[begin The input]
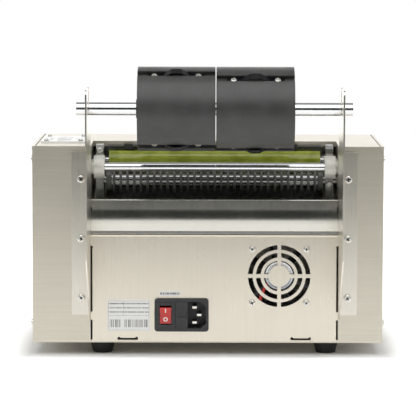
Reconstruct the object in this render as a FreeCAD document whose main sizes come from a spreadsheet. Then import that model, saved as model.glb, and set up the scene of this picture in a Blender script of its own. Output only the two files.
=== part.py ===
"""Bench-top roll-fed sheeter: two core drums on a lift-out shaft feed webs over a guide rod and
between two rollers to a guillotine at the front. Millimetres, +Z up, +Y towards the outlet, and
the origin on the ground under the middle of the whole machine."""
import FreeCAD, Part
import math
import operator
import os
import Sketcher

SIZES = {
    # case
    "case_width": 323, "case_top": 194, "body_depth": 150, "foot_height": 12,
    "cover_thick": 2.5, "sheet": 1.2, "base_sheet": 1.5, "cover_lip": 12,
    "mech_shift": 6.2, "bay_half": 114.3, "bay_depth": 64, "strip_flange": 5,
    # rear panel
    "panel_top": 113, "hem_radius": 1.7, "hem_proud": 1.5, "slit_width": 1.8,
    "slit_low": 40.6, "slit_high": 100.7, "foot_slit_low": 14.5, "foot_slit_high": 33,
    "tab_spacing": 159.9, "tab_width": 18.7, "tab_low": 14.4, "tab_high": 16.2,
    "tab_relief": 1.1,
    # fan and its grille
    "fan_across": 66, "fan_up": 74.2, "fan_square": 60, "fan_depth": 15, "fan_pitch": 50,
    "fan_corner": 4, "fan_throat": 28.8, "fan_hub": 14, "fan_base": 2.5, "fan_strut": 3,
    "fan_struts": 3, "fan_strut_drop": 2, "fan_pin": 1.5, "blade_count": 7, "blade_tip_gap": 1,
    "blade_thick": 1.1, "blade_skew": 3.5, "rotor_cup": 10,
    "grille_first": 9.9, "grille_pitch": 7.3, "grille_slot": 4.3, "grille_spoke": 3.5,
    # power inlet
    "inlet_across": -24, "inlet_up": 37.9, "inlet_width": 50, "inlet_height": 30.7,
    "inlet_corner": 3, "inlet_flange": 2.5, "cut_width": 47, "cut_height": 27.5,
    "inlet_depth": 22, "inlet_fit": 0.3, "switch_shift": -14.8, "switch_width": 15.7,
    "switch_height": 22.4, "switch_bezel": 1, "rocker_width": 10.7, "rocker_reach": 7.7,
    "rocker_swing": 8.9, "rocker_pivot": 2, "rocker_dish": 1.2, "rocker_tilt": 8,
    "rocker_depth": 11, "rocker_heart": 3.6, "rocker_pin": 1.2, "rocker_pin_out": 1,
    "drawer_wall": 1.5, "drawer_floor": 2, "drawer_pull": 1, "pull_high": 4,
    "drawer_shift": -0.35, "drawer_width": 10.3, "drawer_height": 25,
    "drawer_depth": 14, "socket_shift": 14.1, "socket_width": 17, "socket_height": 25,
    "socket_chamfer": 5, "socket_depth": 16.5, "pin_wide": 4, "pin_thick": 2, "pin_length": 15,
    "pin_pitch": 14, "pin_line": -2.1, "pin_earth": 2.1,
    # chute
    "deck_up": 144.8, "chute_fall": 3.2, "chute_knee": 128.5, "chute_lip": 116,
    "lip_proud": 2.5, "chute_bend": 32, "deck_bend": 0.3, "deck_gap": 0.3, "deck_end": 147,
    "deck_flange": 14, "relief_width": 1.2, "relief_low": 132, "relief_high": 138,
    # roll brackets
    "web_half": 114, "bracket_sheet": 1.5, "bracket_flange": 17.5, "flange_low": 38,
    "flange_high": 189, "bracket_reach": 75, "web_foot": 33.5, "web_knee": 97,
    "web_top": 249.6, "web_corner": 5, "bracket_screw": 122.7, "screw_low": 53.8,
    "screw_pitch": 55, "slot_clear": 0.1, "mouth_flare": 3,
    # roll shaft and core drums
    "shaft_back": 35, "shaft_up": 230.7, "shaft_radius": 6, "shaft_half": 125,
    "groove_radius": 5, "groove_slack": 0.4, "shaft_chamfer": 0.6, "run_fit": 0.05,
    "drum_radius": 38, "drum_length": 70, "drum_gap": 0.9, "drum_shift": 0.85, "drum_edge": 0.8,
    "sleeve_radius": 7.5, "sleeve_flange": 8.5, "sleeve_rim": 1.5, "keyway": 7.5,
    "keyway_deep": 4, "leaf_width": 6.5, "leaf_thick": 0.6, "leaf_half": 26, "leaf_foot": 15,
    "leaf_crown": 4, "leaf_proud": 2.7, "leaf_bend": 5, "leaf_screw": 19.7, "leaf_angle_left": 60,
    "leaf_angle_right": 50,
    # guide rod
    "rod_ahead": 27, "rod_up": 172.6, "rod_radius": 4, "hub_radius": 10.5, "hub_near": 102.2,
    "hub_far": 112, "hub_spigot": 7, "rod_seat": 5,
    # frame plates and rollers
    "plate_near": 103.6, "plate_thick": 7, "plate_back": 38, "plate_front": 116,
    "plate_top": 192, "plate_corner": 3, "step_gap": 0.5, "feed_ahead": 46, "feed_up": 158.7,
    "axle_radius": 4, "disc_radius": 11.6, "disc_thick": 2.1, "disc_pitch": 6.26,
    "disc_count": 31, "spacer_radius": 6.5, "collar_radius": 10, "collar_thick": 5,
    "collar_gap": 1.4, "pinch_ahead": 10.2, "pinch_radius": 8.8, "pinch_half": 99, "nip_gap": 0.3,
    "pinch_axle": 3, "plate_screw_left": 187, "plate_screw_right": 156,
    # gears, in the right-hand box
    "gear_module": 0.9, "feed_teeth": 26, "pinch_teeth": 20, "motor_teeth": 13,
    "gear_near": 118.3, "gear_width": 6, "tooth_share": 0.4, "addendum": 0.8, "dedendum": 1.2,
    "tooth_lean": 0.3, "axle_past": 1, "bore_margin": 1.5, "motor_square": 42.3,
    "motor_depth": 24, "motor_gap": 3, "motor_shaft": 2.5, "motor_boss": 11,
    "motor_boss_rise": 1.5, "pillar_pitch": 31, "pillar_radius": 2.5,
    # sheet guides
    "wire_radius": 1.25, "wire_ahead": 61, "wire_up": 188.8, "wire_leg": 7, "wire_bend": 4,
    "guide_left": 81.2, "guide_right": 73.8, "guide_width": 8, "guide_back": 58.5, "guide_front": 72,
    "guide_eye": 5, "guide_arm": 2.3, "guide_toe": 5.5, "guide_clear": 0.3,
    "table_up": 165, "table_back": 66.2, 
    # guillotine
    "fixed_thick": 3, "blade_gap": 0.3, "moving_thick": 2, "moving_edge": 172,
    "moving_lean": 3, "carriage_low": 176, "carriage_high": 189, "carriage_deep": 12,
    "carriage_end": 1, "post_out": 105, "post_radius": 3, "post_top": 192.5, "arm_reach": 26.5,
    "arm_low": 178, "arm_high": 184, "arm_deep": 8, "stroke": 10, "plunger_radius": 5,
    "plunger_low": 120, "coil_square": 30, "coil_low": 105, "coil_high": 150,
    # front
    "slot_half": 106, "slot_low": 158, "slot_high": 176, "lip_half": 104, "lip_reach": 20,
    "lip_drop": 6, "lip_root": 156, "lip_tab": 14,
    # electrics
    "supply_left": -68, "supply_back": 42, "supply_width": 150, "supply_deep": 90,
    "supply_high": 38, "vent_count": 10, "vent_inset": 20, "vent_wide": 4, "vent_pitch": 12,
    "vent_deep": 1, "board_back": 24, "board_deep": 76, "board_low": 30, "board_high": 84,
    "board_thick": 1.6, "board_stand": 4, "board_post": 3, "chip_side": 14, "chip_high": 3,
    # key panel
    "keys_across": -135, "keys_ahead": 70, "keys_width": 42, "keys_deep": 68,
    "keys_thick": 1.5, "keys_screw_x": 32, "keys_screw_y": 56, "key_width": 12,
    "key_deep": 9, "key_spacing": 14, "key_high": 3, "key_proud": 1.8, "key_rim": 1,
    "key_fit": 0.15, "key_offset": 8, "well_width": 24, "well_deep": 42, "window_deep": 16,
    "window_sink": 0.5,
    # feet and screws
    "foot_out": 104.15, "foot_back": 24, "foot_front": 126, "foot_top": 12, "foot_bottom": 9,
    "foot_recess": 5, "foot_recess_deep": 6, "big_head": 3.5, "big_rise": 2.6, "big_shank": 2,
    "big_length": 8, "small_head": 2.75, "small_rise": 2, "small_shank": 1.5,
    "small_length": 3.8, "fan_head": 2.95, "fan_rise": 2.2, "fan_shank": 2, "fan_length": 10,
    "head_round": 0.45, "cross_share": 0.62, "cross_bar": 0.2, "cross_deep": 0.5,
    "screw_clear": 0.15, "cover_screw_low": 30, "cover_screw_high": 182,
    # fan leads
    "lead_radius": 0.6, "lead_ahead": 2.6, "lead_pitch": 1.5, "notch_wide": 5.6,
    "notch_deep": 3, "notch_left": 16.8, "notch_start": 20,
}

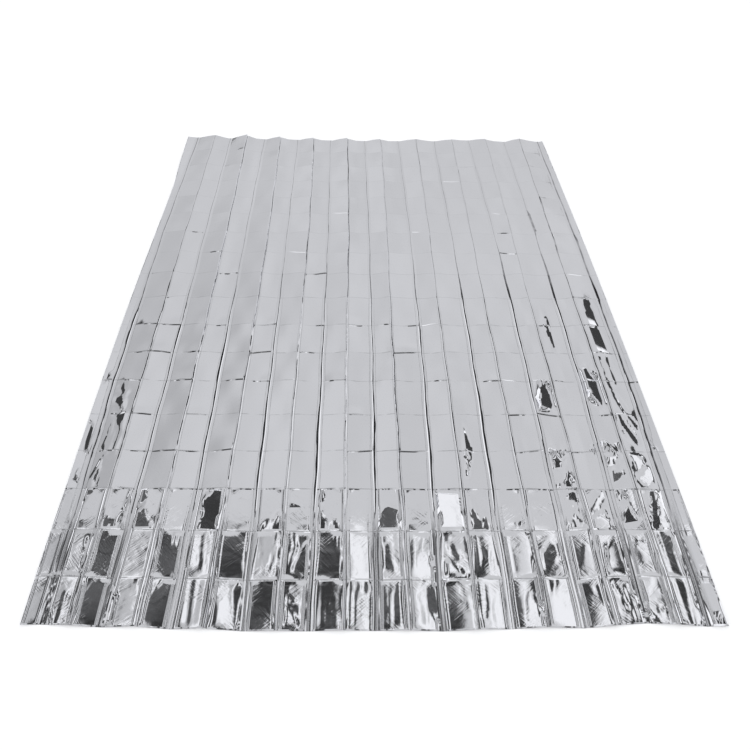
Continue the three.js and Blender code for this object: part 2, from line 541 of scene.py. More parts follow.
    def _ripples(self, wiring: Wiring, metres: object, across: object, ahead: object) -> bpy.types.NodeSocket:
        """Returns the normal of the film's fine ripples and of its slanting scratches.

        Args:
            wiring: the material's wiring.
            metres: the place on the cut film.
            across: its part across.
            ahead: its part ahead.

        Returns:
            The normal.
        """
        inputs = {"Vector": metres, "Scale": self.ripple_scale, "Detail": 5.0, "Roughness": 0.6}
        fine = wiring.node("ShaderNodeTexNoise", inputs).outputs[0]
        height = wiring.times(fine, self.ripple_height)
        depth = wiring.step(ahead, *self.scratch_depth)
        for turn, place in zip(self.scratch_turns, self.scratch_places):
            inputs = {"Vector": metres, "Rotation": (0.0, 0.0, turn),
                      "Scale": (1.0, self.scratch_stretch, 1.0)}
            turned = wiring.node("ShaderNodeMapping", inputs, vector_type="TEXTURE").outputs[0]
            inputs = {"Vector": metres, "Location": (place, 0.0, 0.0)}
            moved = wiring.node("ShaderNodeMapping", inputs).outputs[0]
            patches = wiring.step(wiring.noise(moved, self.scratch_patch_scale), *self.scratch_patches)
            scratch = wiring.times(wiring.noise(turned, self.scratch_scale), wiring.times(patches, depth))
            height = wiring.math("ADD", height, scratch)
        calm = wiring.step(self._aside(wiring, across), *self.ripple_calm)
        inputs = {"Strength": 1.0, "Distance": 1.0, "Height": wiring.times(height, calm)}
        return wiring.node("ShaderNodeBump", inputs).outputs[0]


# ---------------------------------------------------------------- the sheet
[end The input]
**Short exercise:** From the first line of the records above to the line that contains "import Sketcher", quote each line exactly.

**The answer:**
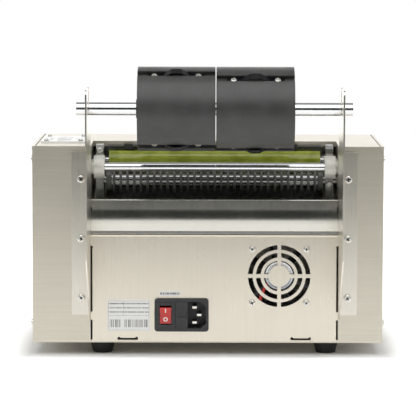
Reconstruct the object in this render as a FreeCAD document whose main sizes come from a spreadsheet. Then import that model, saved as model.glb, and set up the scene of this picture in a Blender script of its own. Output only the two files.
=== part.py ===
"""Bench-top roll-fed sheeter: two core drums on a lift-out shaft feed webs over a guide rod and
between two rollers to a guillotine at the front. Millimetres, +Z up, +Y towards the outlet, and
the origin on the ground under the middle of the whole machine."""
import FreeCAD, Part
import math
import operator
import os
import Sketcher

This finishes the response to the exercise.